Why do you need this? I don't know of a case where there would be a need for this as a true single or double precision number. On the other hand, there are real cases where you might need numbers between 0.0 and 7.7 in increments of 0.1. In that case you could use well established techniques to go from 0 to 77 and then divide by 10.

Depending on the number of digits of precision you need you could use a round to even approach to snap to the boundaries of the interval to the edges. Hope this helps.

Here is the text from Wikipedia

Round half to evenA tie-breaking rule that is even less biased is round half to even, namely

If the fraction of y is 0.5, then q is the even integer nearest to y. Thus, for example, +23.5 becomes +24, +22.5 becomes +22, −22.5 becomes −22, and −23.5 becomes −24.
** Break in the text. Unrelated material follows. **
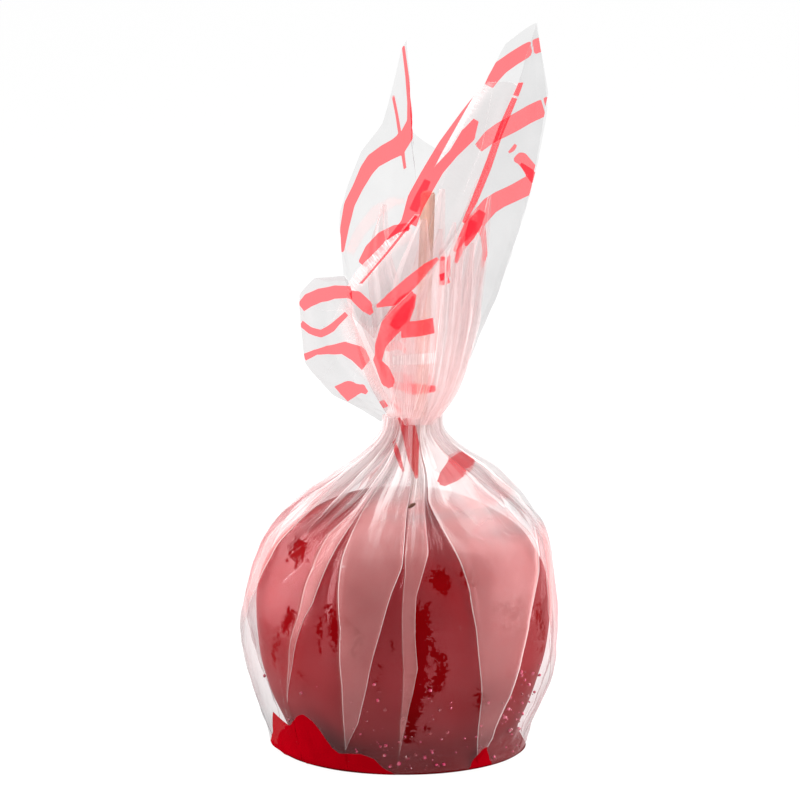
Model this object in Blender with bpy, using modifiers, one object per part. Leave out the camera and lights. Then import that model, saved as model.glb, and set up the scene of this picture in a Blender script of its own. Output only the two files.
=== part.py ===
"""Toffee apple in a clear printed bag, twisted shut at the neck.

The bag is shut, so it is one solid out to the shape of its film: a pleated
body round the apple, a twisted neck, and above it the open mouth, which
flares into two tall ears, a low front edge and a lobe that curls down at one
side. A rumpled core of film fills the middle of the mouth round the stick.

Metres, +Z up. The origin is in the middle of the base, on the surface that
the bag stands on. +X is the side of the tall ear and -Y is the front.
"""

import math
import random

import bpy
from mathutils import Vector

MM = 0.001

# Body: height, and how far the film reaches to the left and right of the axis
BODY_OUTLINE = [
    (0.0, 31.5, 31.0),
    (1.2, 33.2, 32.2),
    (8.5, 35.4, 35.2),
    (20.0, 39.2, 39.8),
    (32.0, 40.8, 40.4),
    (44.0, 38.9, 39.3),
    (56.0, 33.8, 37.2),
    (66.0, 25.6, 31.0),
    (73.0, 16.4, 24.0),
    (78.0, 9.0, 15.6),
    (82.0, 5.4, 11.6),
    (88.0, 4.6, 11.0),
]
DEPTH_OF_WIDTH = 0.97       # the body is a little less deep than it is wide
BODY_SIDES = 72
BODY_LEVELS = 26
FOLDS = 17                  # pleats gathered in to the neck
FOLD_DEPTH = 0.105          # of the radius, at the shoulder
FOLD_SEED = 4

# Neck: the ring that the mouth of the bag springs from
NECK_CENTRE = Vector((3.2, 0.0, 84.0))
NECK_RADIUS = 6.4

# Mouth edge, in order round the bag: place of the edge, and how far the film
# bellies outwards a third and two thirds of the way up to it
MOUTH_EDGE = [
    ((34.5, 1.0, 185.6), 9.0, 14.0),        # tall right ear
    ((27.0, 7.0, 177.0), 6.0, 6.0),
    ((16.5, 12.0, 165.0), 3.0, 5.0),
    ((8.7, 14.0, 155.0), 3.0, 5.0),         # dip at the back
    ((1.5, 13.0, 162.5), 3.0, 5.0),
    ((-0.5, 6.5, 182.0), 4.0, 5.0),         # narrow left ear
    ((-5.5, 8.5, 160.5), 4.0, 7.0),
    ((-12.0, 7.0, 149.5), 4.0, 7.0),
    ((-15.0, 3.0, 136.0), 3.0, 7.0),
    ((-15.5, -3.5, 123.0), 3.0, 5.0),       # where the lobe starts
    ((-21.5, -10.0, 119.0), 3.0, 5.0),
    ((-23.5, -15.5, 108.0), 3.0, 7.0),
    ((-17.0, -17.5, 96.0), 2.0, 8.0),
    ((-5.0, -18.0, 99.0), 2.0, 6.0),
    ((3.0, -18.0, 118.0), 3.0, 4.0),        # slanting front edge
    ((9.0, -16.5, 142.0), 4.0, 4.0),
    ((19.0, -13.0, 163.0), 5.0, 4.0),
    ((29.5, -7.5, 170.0), 6.0, 6.0),
    ((35.5, -3.0, 172.5), 8.0, 12.0),
]
MOUTH_SIDES = 76
MOUTH_LEVELS = 10
FILM_RUN = 102.0            # length of film from the neck to the mouth edge
SLACK_RISE = 0.28           # how much of the film's slack stands up before it turns over
FILM_WALL = 2.4             # wall that stands for the film and its small folds
WALL_GRAIN = 0.7            # the wall's skin where two folds of it meet
WALL_FACES_KEPT = 0.035

# Rumpled film round the stick, in the middle of the mouth
CORE_FOOT = Vector((3.2, 0.0, 80.0))
CORE_TOP = Vector((8.4, -1.0, 141.0))
CORE_RADIUS = 7.0
CORE_TOP_RADIUS = 2.6
CORE_RIDGES = 7
CORE_RIDGE_DEPTH = 0.16
CORE_SIDES = 28
CORE_LEVELS = 12

FILM_COLOUR = (0.86, 0.62, 0.62, 1.0)
FILM_ROUGHNESS = 0.2


def clear_scene():
    """Remove what the file already holds."""
    for old in list(bpy.data.objects):
        bpy.data.objects.remove(old, do_unlink=True)


def new_collection(name):
    """A collection of the given name, linked to the scene."""
    collection = bpy.data.collections.new(name)
    bpy.context.scene.collection.children.link(collection)
    return collection


def film_material():
    """Clear film over a dark red apple, with red stripes."""
    material = bpy.data.materials.new("bag_film")
    material.use_nodes = True
    shader = material.node_tree.nodes["Principled BSDF"]
    shader.inputs["Base Color"].default_value = FILM_COLOUR
    shader.inputs["Roughness"].default_value = FILM_ROUGHNESS
    shader.inputs["Metallic"].default_value = 0.0
    return material


def smooth_between(a, b, c, d, t):
    """Point at t between b and c on a smooth curve through a, b, c and d."""
    return 0.5 * (2.0 * b + (c - a) * t + (2.0 * a - 5.0 * b + 4.0 * c - d) * t * t
                  + (3.0 * b - 3.0 * c + d - a) * t ** 3)


def smooth_through(rows, height):
    """Values of the rows of an outline at a height, on a smooth curve."""
    last = len(rows) - 1
    step = max(i for i in range(last) if rows[i][0] <= height or i == 0)
    t = (height - rows[step][0]) / (rows[step + 1][0] - rows[step][0])
    near = [rows[min(max(step + k, 0), last)] for k in (-1, 0, 1, 2)]
    return [smooth_between(*[row[column] for row in near], t) for column in (1, 2)]


def fold_wave(angle, crests):
    """Uneven pleats round the bag: 1 on a crest and 0 halfway between two."""
    turn = 2.0 * math.pi
    gaps = sorted(((angle - crest) % turn) for crest in crests)
    before = gaps[0]
    after = turn - gaps[-1]
    return abs(after - before) / (after + before)


def rings_to_object(name, rings, collection):
    """A closed solid lofted through rings of equal count, with flat ends."""
    sides = len(rings[0])
    points = [tuple(c * MM for c in point) for ring in rings for point in ring]
    faces = [tuple(reversed(range(sides)))]
    for level in range(len(rings) - 1):
        low = level * sides
        for side in range(sides):
            across = (side + 1) % sides
            faces.append((low + side, low + across, low + sides + across, low + sides + side))
    faces.append(tuple(range(len(points) - sides, len(points))))
    mesh = bpy.data.meshes.new(name)
    mesh.from_pydata(points, [], faces)
    solid = bpy.data.objects.new(name, mesh)
    collection.objects.link(solid)
    return solid


def make_body(collection):
    """The body of the bag, pleated at the shoulder, up to the neck."""
    draw = random.Random(FOLD_SEED)
    pitch = 2.0 * math.pi / FOLDS
    crests = [pitch * (i + draw.uniform(-0.3, 0.3)) for i in range(FOLDS)]
    top = BODY_OUTLINE[-1][0]
    rings = []
    for level in range(BODY_LEVELS + 1):
        part = level / BODY_LEVELS
        height = top * (part ** 1.25 if part < 1.0 else 1.0)
        left, right = smooth_through(BODY_OUTLINE, height)
        middle = (right - left) / 2.0
        radius = (right + left) / 2.0
        depth = FOLD_DEPTH * min(1.0, (height / top) ** 2)
        ring = []
        for side in range(BODY_SIDES):
            angle = 2.0 * math.pi * side / BODY_SIDES
            reach = radius * (1.0 - depth * (1.0 - fold_wave(angle, crests)))
            ring.append((middle + reach * math.cos(angle),
                         reach * DEPTH_OF_WIDTH * math.sin(angle), height))
        rings.append(ring)
    return rings_to_object("bag", rings, collection)


def mouth_row(part):
    """Place of the mouth edge and both bellies, part of the way round the bag."""
    count = len(MOUTH_EDGE)
    step = int(part * count)
    t = part * count - step
    near = [MOUTH_EDGE[(step + k) % count] for k in (-1, 0, 1, 2)]
    place = smooth_between(*[Vector(row[0]) for row in near], t)
    low_belly = smooth_between(*[row[1] for row in near], t)
    high_belly = smooth_between(*[row[2] for row in near], t)
    return place, low_belly, high_belly


def film_point(part, rise):
    """Point on the mouth's film: part of the way round, rise from neck to edge."""
    edge, low_belly, high_belly = mouth_row(part)
    angle = 2.0 * math.pi * part
    outward = Vector((math.cos(angle), math.sin(angle), 0.0))
    foot = NECK_CENTRE + outward * NECK_RADIUS
    slack = max(0.0, FILM_RUN - (edge - foot).length)
    upward = Vector((0.0, 0.0, SLACK_RISE * slack))
    first = foot.lerp(edge, 1.0 / 3.0) + outward * low_belly + upward
    second = foot.lerp(edge, 2.0 / 3.0) + outward * high_belly + upward
    back = 1.0 - rise
    return (foot * back ** 3 + first * (3.0 * back * back * rise)
            + second * (3.0 * back * rise * rise) + edge * rise ** 3)


def make_mouth(collection):
    """The flared mouth, as an open sheet given a wall."""
    points = []
    faces = []
    for level in range(MOUTH_LEVELS + 1):
        for side in range(MOUTH_SIDES):
            point = film_point(side / MOUTH_SIDES, level / MOUTH_LEVELS)
            points.append(tuple(c * MM for c in point))
    for level in range(MOUTH_LEVELS):
        low = level * MOUTH_SIDES
        for side in range(MOUTH_SIDES):
            across = (side + 1) % MOUTH_SIDES
            faces.append((low + side, low + across,
                          low + MOUTH_SIDES + across, low + MOUTH_SIDES + side))
    mesh = bpy.data.meshes.new("mouth")
    mesh.from_pydata(points, [], faces)
    sheet = bpy.data.objects.new("mouth", mesh)
    collection.objects.link(sheet)
    wall = sheet.modifiers.new("wall", 'SOLIDIFY')
    wall.thickness = FILM_WALL * MM
    wall.offset = 0.0
    merged = sheet.modifiers.new("one_skin", 'REMESH')
    merged.mode = 'VOXEL'
    merged.voxel_size = WALL_GRAIN * MM
    fewer = sheet.modifiers.new("fewer_faces", 'DECIMATE')
    fewer.ratio = WALL_FACES_KEPT
    return sheet


def make_core(collection):
    """The rumpled film that stands round the stick."""
    rings = []
    for level in range(CORE_LEVELS + 1):
        part = level / CORE_LEVELS
        middle = CORE_FOOT.lerp(CORE_TOP, part)
        radius = CORE_RADIUS + (CORE_TOP_RADIUS - CORE_RADIUS) * part ** 1.5
        ring = []
        for side in range(CORE_SIDES):
            angle = 2.0 * math.pi * side / CORE_SIDES
            ridge = math.cos(CORE_RIDGES * angle + 2.0 * part)
            reach = radius * (1.0 + CORE_RIDGE_DEPTH * ridge)
            ring.append((middle.x + reach * math.cos(angle),
                         middle.y + reach * math.sin(angle), middle.z))
        rings.append(ring)
    return rings_to_object("core", rings, collection)


def join(solid, other):
    """Union another solid into this one and keep the other as a hidden guide."""
    union = solid.modifiers.new(other.name, 'BOOLEAN')
    union.operation = 'UNION'
    union.solver = 'EXACT'
    union.object = other
    union.use_self = True
    other.hide_render = True
    other.display_type = 'WIRE'


def main():
    clear_scene()
    shown = new_collection("toffee_apple")
    guides = new_collection("guides")
    bag = make_body(shown)
    join(bag, make_mouth(guides))
    join(bag, make_core(guides))
    bag.data.materials.append(film_material())
    bag.data.shade_smooth()
    bag.data.set_sharp_from_angle(angle=math.radians(40.0))


main()
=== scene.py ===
"""Toffee apple in a clear striped bag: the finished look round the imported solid.

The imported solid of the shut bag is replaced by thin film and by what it
holds: a toffee-coated apple, its stick and loose crumbs of toffee.
"""

import math
import random
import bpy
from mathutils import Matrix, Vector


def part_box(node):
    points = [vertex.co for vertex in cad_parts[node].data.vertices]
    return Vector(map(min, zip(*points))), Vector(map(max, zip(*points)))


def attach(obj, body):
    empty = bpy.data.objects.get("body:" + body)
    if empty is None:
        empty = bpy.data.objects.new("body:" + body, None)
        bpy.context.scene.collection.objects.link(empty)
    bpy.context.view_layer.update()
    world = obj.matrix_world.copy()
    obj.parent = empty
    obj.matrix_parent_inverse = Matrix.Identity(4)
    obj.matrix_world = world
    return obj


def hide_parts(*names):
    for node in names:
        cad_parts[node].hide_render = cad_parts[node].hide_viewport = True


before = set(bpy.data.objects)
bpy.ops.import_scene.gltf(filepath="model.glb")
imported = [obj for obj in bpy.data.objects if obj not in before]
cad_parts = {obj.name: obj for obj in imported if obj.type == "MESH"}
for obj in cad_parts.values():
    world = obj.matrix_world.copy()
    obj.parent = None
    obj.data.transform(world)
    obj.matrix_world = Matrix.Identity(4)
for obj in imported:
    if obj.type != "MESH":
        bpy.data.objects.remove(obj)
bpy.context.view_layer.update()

from types import SimpleNamespace

import bpy
import numpy as np
from mathutils import Vector

bl_info = {
    "name": "Bagged Toffee Apple",
    "version": (1, 0, 0),
    "blender": (4, 5, 0),
    "location": "3D View > Sidebar > Toffee Apple",
    "description": "Builds a toffee apple in a clear striped bag",
    "category": "Add Mesh",
}

BODY = "root"
LOW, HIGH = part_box("bag")
DESIGN_HEIGHT = 185.5               # the bag's height in the units used below
MM = (HIGH[2] - LOW[2]) / DESIGN_HEIGHT

# ------------------------------------------------------------------ sizes
# Body: height, and how far the film reaches to the left and right of the axis
BODY_OUTLINE = np.array([
    (0.0, 31.5, 31.0), (1.2, 33.2, 32.2), (8.5, 35.4, 35.2), (20.0, 39.2, 39.8),
    (32.0, 40.8, 40.4), (44.0, 38.9, 39.3), (56.0, 33.8, 37.2), (66.0, 25.6, 31.0),
    (73.0, 16.4, 24.0), (78.0, 9.6, 16.2), (82.0, 5.8, 12.0), (86.0, 4.8, 11.2),
])
DEPTH_OF_WIDTH = 0.955
NECK_HEIGHT = 86.0

# Apple: radius of the toffee at each height, from the foot to the dimple
APPLE_CENTRE = 0.6
APPLE_OUTLINE = np.array([
    (0.1, 31.2), (0.9, 31.6), (4.6, 29.9), (8.0, 31.0), (13.5, 33.5), (19.0, 35.4), (26.0, 37.2),
    (37.6, 38.1), (45.8, 36.8), (51.0, 34.4), (56.7, 30.2), (62.3, 21.5), (65.0, 14.5), (65.6, 10.0),
    (64.5, 5.5), (62.0, 2.4),
])
APPLE_FLANK = APPLE_OUTLINE[:13]    # as far up as the film follows it
APPLE_RIBS = 5
RIB_DEPTH = 0.010                   # of the radius
LUMP_DEPTH = 0.35
LUMP_GRAIN = 14.0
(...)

This method also treats positive and negative values symmetrically, and therefore is free of overall bias if the original numbers are positive or negative with equal probability. In addition, for most reasonable distributions of y values, the expected (average) value of the rounded numbers is essentially the same as that of the original numbers, even if the latter are all positive (or all negative). However, this rule will still introduce a positive bias for even numbers (including zero), and a negative bias for the odd ones.

This variant of the round-to-nearest method is also called unbiased rounding (ambiguously, and a bit abusively), convergent rounding, statistician's rounding, Dutch rounding, Gaussian rounding, or bankers' rounding. This is widely used in bookkeeping.

This is the default rounding mode used in IEEE 754 computing functions and operators.